* start *
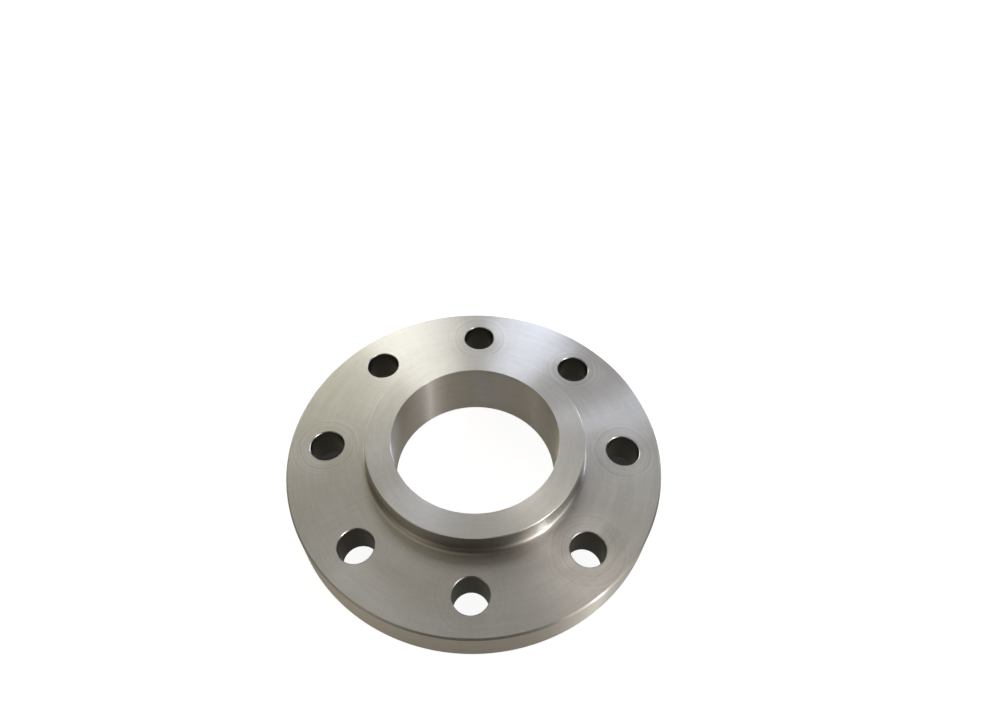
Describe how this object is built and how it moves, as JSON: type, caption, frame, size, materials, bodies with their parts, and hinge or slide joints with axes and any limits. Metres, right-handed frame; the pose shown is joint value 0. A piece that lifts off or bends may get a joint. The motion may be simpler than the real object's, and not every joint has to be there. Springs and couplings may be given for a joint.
{
  "type": "weld neck flange",
  "caption": "Round steel pipe flange with a short raised hub round its bore, a ring of bolt holes and a raised gasket face on the other side.",
  "frame": {"origin": "centre of the raised gasket face, which is the flange's lowest face, on the bore's axis", "axes": "+Z along the bore's axis from the gasket face towards the hub's weld end; +X from the axis through a bolt hole's centre"},
  "size_m": [0.2, 0.2, 0.036],
  "materials": {
    "machined_stainless": "satin, fine turned grooves, not polished"
  },
  "bodies": {
    "root": {"flange_body": "machined_stainless"}
  },
  "joints": []
}
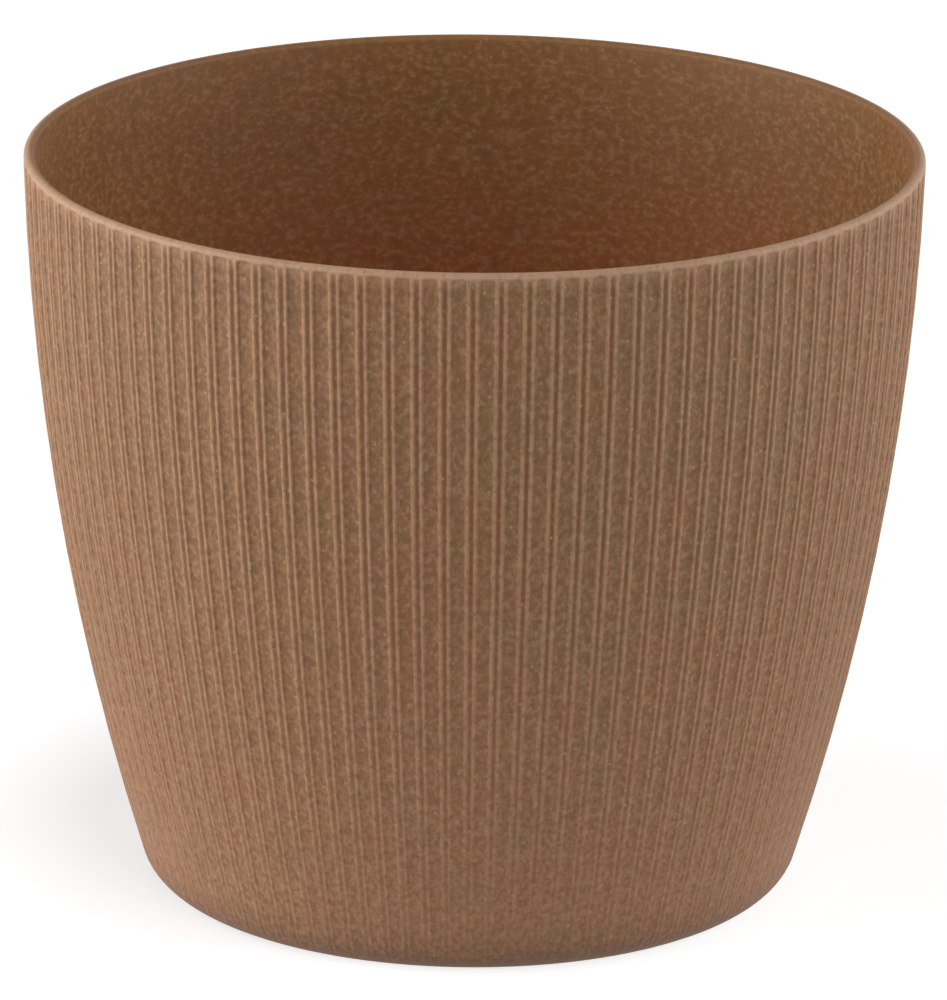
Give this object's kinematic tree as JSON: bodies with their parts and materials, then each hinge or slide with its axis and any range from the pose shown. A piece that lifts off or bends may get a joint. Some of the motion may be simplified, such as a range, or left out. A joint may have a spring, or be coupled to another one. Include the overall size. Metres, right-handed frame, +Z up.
* end *
YOUR OBJECTIVE ::
Send back each record exactly as it stands.

RESULT FOR THIS TASK ::
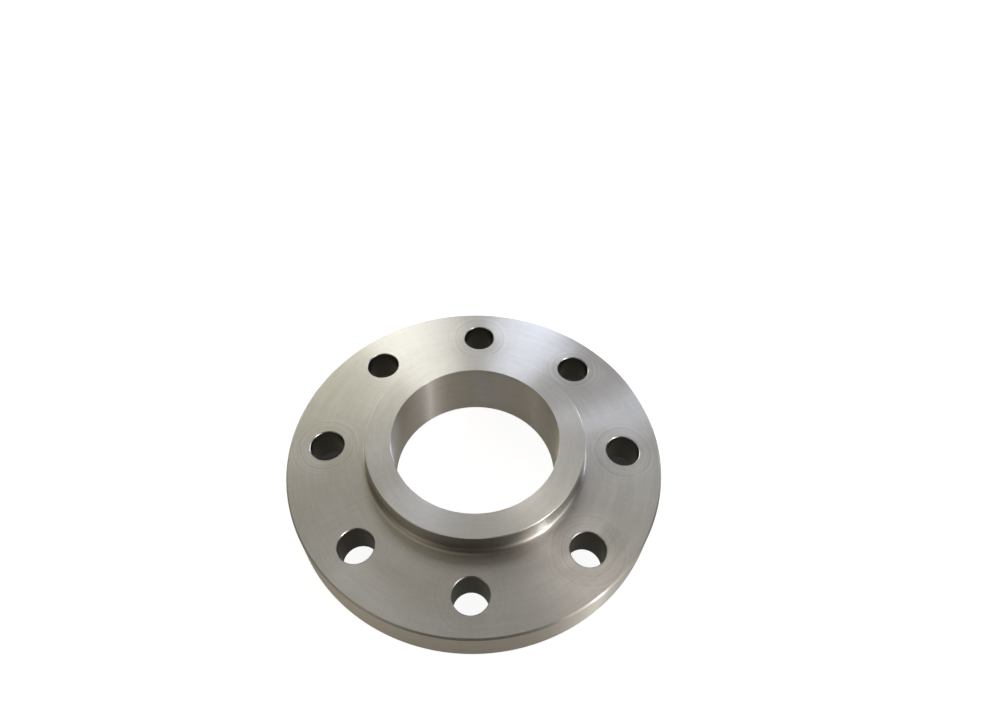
Describe how this object is built and how it moves, as JSON: type, caption, frame, size, materials, bodies with their parts, and hinge or slide joints with axes and any limits. Metres, right-handed frame; the pose shown is joint value 0. A piece that lifts off or bends may get a joint. The motion may be simpler than the real object's, and not every joint has to be there. Springs and couplings may be given for a joint.
{
  "type": "weld neck flange",
  "caption": "Round steel pipe flange with a short raised hub round its bore, a ring of bolt holes and a raised gasket face on the other side.",
  "frame": {"origin": "centre of the raised gasket face, which is the flange's lowest face, on the bore's axis", "axes": "+Z along the bore's axis from the gasket face towards the hub's weld end; +X from the axis through a bolt hole's centre"},
  "size_m": [0.2, 0.2, 0.036],
  "materials": {
    "machined_stainless": "satin, fine turned grooves, not polished"
  },
  "bodies": {
    "root": {"flange_body": "machined_stainless"}
  },
  "joints": []
}
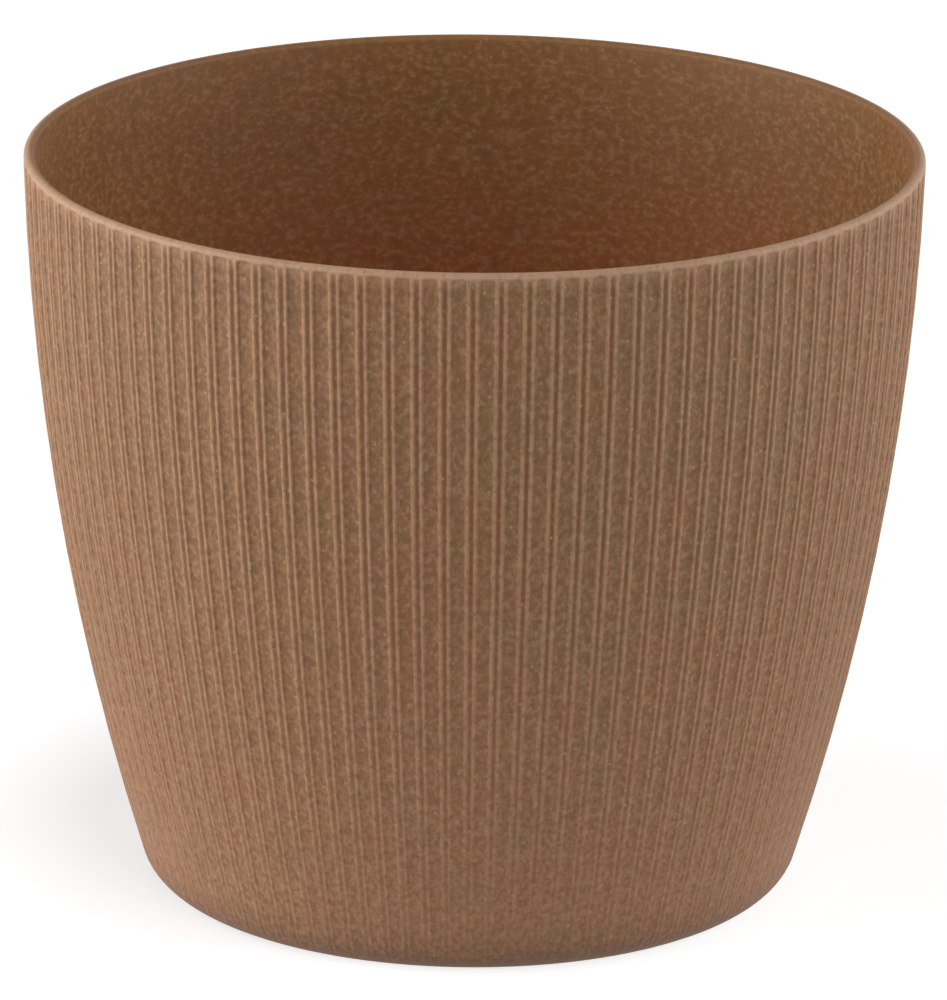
Give this object's kinematic tree as JSON: bodies with their parts and materials, then each hinge or slide with its axis and any range from the pose shown. A piece that lifts off or bends may get a joint. Some of the motion may be simplified, such as a range, or left out. A joint may have a spring, or be coupled to another one. Include the overall size. Metres, right-handed frame, +Z up.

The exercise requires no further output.